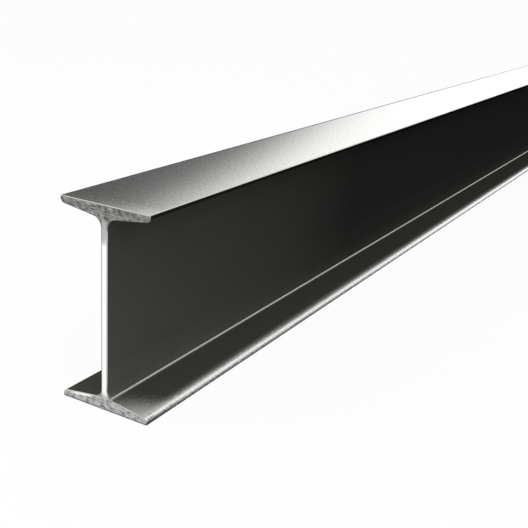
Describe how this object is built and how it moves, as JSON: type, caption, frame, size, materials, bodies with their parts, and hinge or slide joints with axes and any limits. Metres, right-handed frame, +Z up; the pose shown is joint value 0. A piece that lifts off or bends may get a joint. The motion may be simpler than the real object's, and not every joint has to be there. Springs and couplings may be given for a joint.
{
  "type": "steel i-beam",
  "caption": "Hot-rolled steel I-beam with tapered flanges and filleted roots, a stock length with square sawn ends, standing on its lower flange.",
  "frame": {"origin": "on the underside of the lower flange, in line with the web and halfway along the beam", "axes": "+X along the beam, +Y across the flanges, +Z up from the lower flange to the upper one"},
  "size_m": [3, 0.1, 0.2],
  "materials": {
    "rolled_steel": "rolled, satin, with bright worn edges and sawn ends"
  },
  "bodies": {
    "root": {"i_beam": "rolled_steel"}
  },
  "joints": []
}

※

Exercise prompt —
Repeat the listing exactly, from its first line to its last.

Full answer —
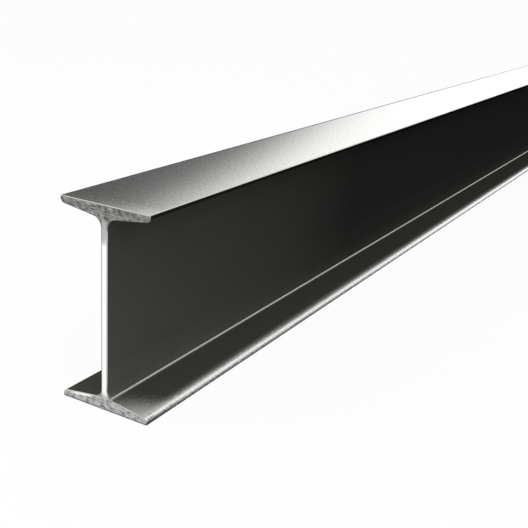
Describe how this object is built and how it moves, as JSON: type, caption, frame, size, materials, bodies with their parts, and hinge or slide joints with axes and any limits. Metres, right-handed frame, +Z up; the pose shown is joint value 0. A piece that lifts off or bends may get a joint. The motion may be simpler than the real object's, and not every joint has to be there. Springs and couplings may be given for a joint.
{
  "type": "steel i-beam",
  "caption": "Hot-rolled steel I-beam with tapered flanges and filleted roots, a stock length with square sawn ends, standing on its lower flange.",
  "frame": {"origin": "on the underside of the lower flange, in line with the web and halfway along the beam", "axes": "+X along the beam, +Y across the flanges, +Z up from the lower flange to the upper one"},
  "size_m": [3, 0.1, 0.2],
  "materials": {
    "rolled_steel": "rolled, satin, with bright worn edges and sawn ends"
  },
  "bodies": {
    "root": {"i_beam": "rolled_steel"}
  },
  "joints": []
}